La manière de prescrire les produits contraceptifs est aussi une dimension de cette intégration du moral dans le médical. En effet, elle renvoie souvent à des implicites de morale. C’est ce que traduit par exemple le choix de ne prescrire les stérilets qu’aux femmes mariées, supposées avoir une vie sexuelle plus « maîtrisée » et donc moins concernée par les infections que celle des célibataires.

Pour certaines femmes que nous avons interrogées, la contraception est une pratique clandestine vis-à-vis d’un mari opposé à cette pratique. Elles prennent alors diverses précautions pour ne pas courir le risque d’être surprises. Ces précautions les poussent à garder les comprimés de pilules contraceptives hors de leur emballage ou encore à cacher les produits contraceptifs dans des lieux peu accessibles au mari et considérés comme des espaces « féminins » par excellence. M.F., femme 24 ans explique à ce propos : « Moi j’ai l’habitude de garder le paquet de pilules dans la cuisine, je suis sûre que mon mari ne rentrera pas là-bas ». Une interlocutrice plus âgée (S.H., 33 ans) répond : « le panier à provision me sert de cache, parfois c’est sous la jarre, là ils sont moins exposés au regard des hommes ».

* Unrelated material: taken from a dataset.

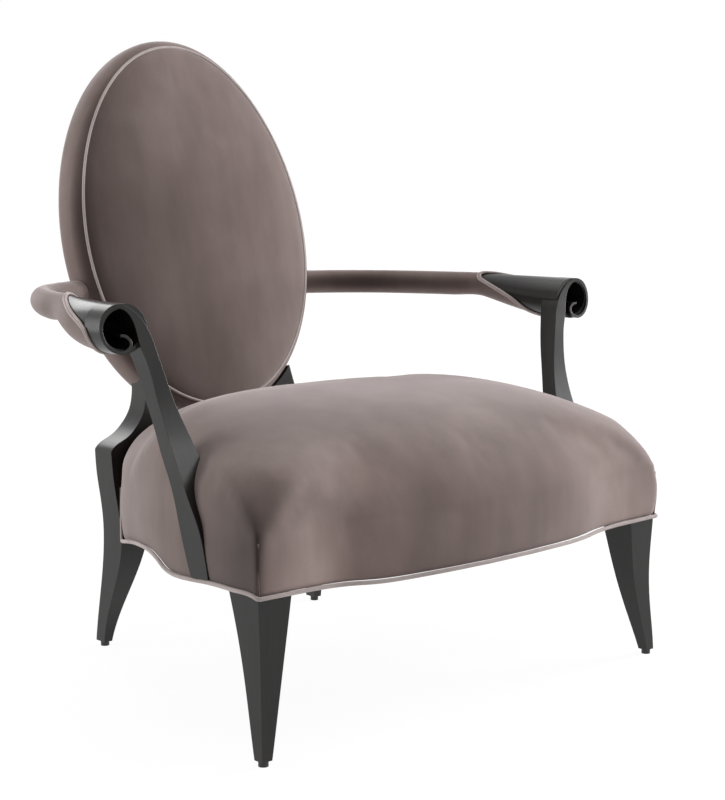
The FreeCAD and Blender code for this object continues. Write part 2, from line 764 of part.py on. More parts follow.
dowel_holes = dowels(joint_gap)
screw_holes = block_screws(joint_gap, overrun)
bolt_holes = post_bolts(joint_gap, overrun)
front_rail = ring.common(front_zone).cut(both_sides(dowel_holes + screw_holes))
rear_rail = ring.common(rear_zone).cut(both_sides(dowel_holes + screw_holes))
side_rail = clear_of(ring.common(side_zone), [post_stem, rear_leg_left], joint_gap)
side_rail = largest(side_rail.cut(dowel_holes + bolt_holes + screw_holes))
front_leg_left = front_leg_left.cut(dowel_holes).cut(screw_holes)
rear_leg_left = rear_leg_left.cut(dowel_holes).cut(screw_holes)
post_left = post_left.cut(bolt_holes)
inner_x = seat_half_width - rail_setback - rail_thickness
blocks = [
    corner_block(inner_x, seat_front_y + rail_setback + rail_thickness, -block_drop, block_leg),
    corner_block(leg_inner_x, seat_rear_y - rail_setback - rail_thickness, block_spread, -block_leg),
]
blocks = [largest(clear_of(block.cut([front_corner] + screw_holes), [rear_leg_left], joint_gap)) for block in blocks]

# Support and padding of the seat

web_base = rail_top
web_area = seat_prism(rail_joint_setback, web_base, web_base + web_thickness * 2)
webs = []
for row in range(web_count_across):
    y = web_first_y + row * web_pitch_y
    webs.append(box((-room, y, web_base), (room, y + web_width, web_base + web_thickness)).common(web_area))
for column in (-2, -1, 0, 1, 2):
    x = column * web_pitch_x - web_width / 2
    webs.append(box((x, -room, web_base + web_thickness), (x + web_width, room, web_base + web_thickness * 2)).common(web_area))
hessian_base = web_base + web_thickness * 2
left_side = box((0, -room, 0), (room, room, room))


def whole(half):
    """A piece from its left half."""
    return largest(half.fuse(mirrored(half)).removeSplitter())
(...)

Ainsi, les agencements d’actions sont en mouvement et les pratiques sont dans un processus de configuration-reconfiguration. En adaptant les normes des programmes, les acteurs concernés procèdent à une forme de « prise de parole » (Hirschman 1995). En tant que modèles reproductifs proposés aux acteurs locaux, les programmes de planification familiale représentent « une image qui ne livre son sens que dans les discours et les actes des individus » (Passeron 1991 : 269). Ce que montrent en définitive ces multiples pratiques, c’est que les acteurs sociaux, loin d’être des « consommateurs » passifs des préconisations des programmes, les soumettent au contraire à leurs propres rationalités. Ce sont des « entrepreneurs » de normes dont les choix reproductifs sont caractérisés par « le passage de la réception passive à la compréhension critique » (Jauss 1978 : 49). Face aux « stratégies » des programmes, ils multiplient les « tactiques » qui prennent souvent la forme d’un « braconnage » (De Certeau 1990). La leçon majeure qui en découle est que les flux idéologiques issus de la globalisation ne s’imposent pas sans heurts du fait qu’ils sont influencés par les systèmes de sens locaux qui les transforment (Hours 2002 ; Gobatto 2003). Sous l’influence des multiples « mondes imaginés » par les acteurs locaux confrontés à ces flux globaux se met en place un phénomène d’hybridation et de résistance à l’homogénéisation (Appadurai 2005).

Conclusion

On peut dire qu’il est vain de contester l’apport inestimable des théories démographiques qui ont le mérite de donner un bon éclairage sur la façon dont un ensemble de variables sociodémographiques détermine les conduites reproductives des acteurs sociaux. Mais à travers une analyse microsociologique, les données de notre recherche montrent qu’au-delà de cette vision « déterministe » du phénomène, l’acteur social est amené à faire des arbitrages entre divers pôles normatifs qui tentent chacun d’influencer ses conduites. Faire une ethnographie des rationalités d’acteurs dans le domaine de la planification familiale, c’est s’intéresser nécessairement aux interactions entre ce flux idéologique global qu’il représente et les faits ou discours triviaux de la quotidienneté (discussions, rumeurs, etc.). C’est ainsi seulement que nous pouvons voir que l’acteur social est engagé dans une véritable dynamique de négociation. Pour terminer, un regard pluridisciplinaire est particulièrement heuristique pour explorer des situations nécessairement complexes. Une nouvelle subjectivité du corps fait son émergence et il serait intéressant de chercher à comprendre comment elle se construit en fonction des catégories sociales, et comment elle influence la pratique de la planification familiale en tant que choix reproductif. Mener une telle réflexion, c’est s’orienter vers l’étude des structures de sentiments individuelles et collectives.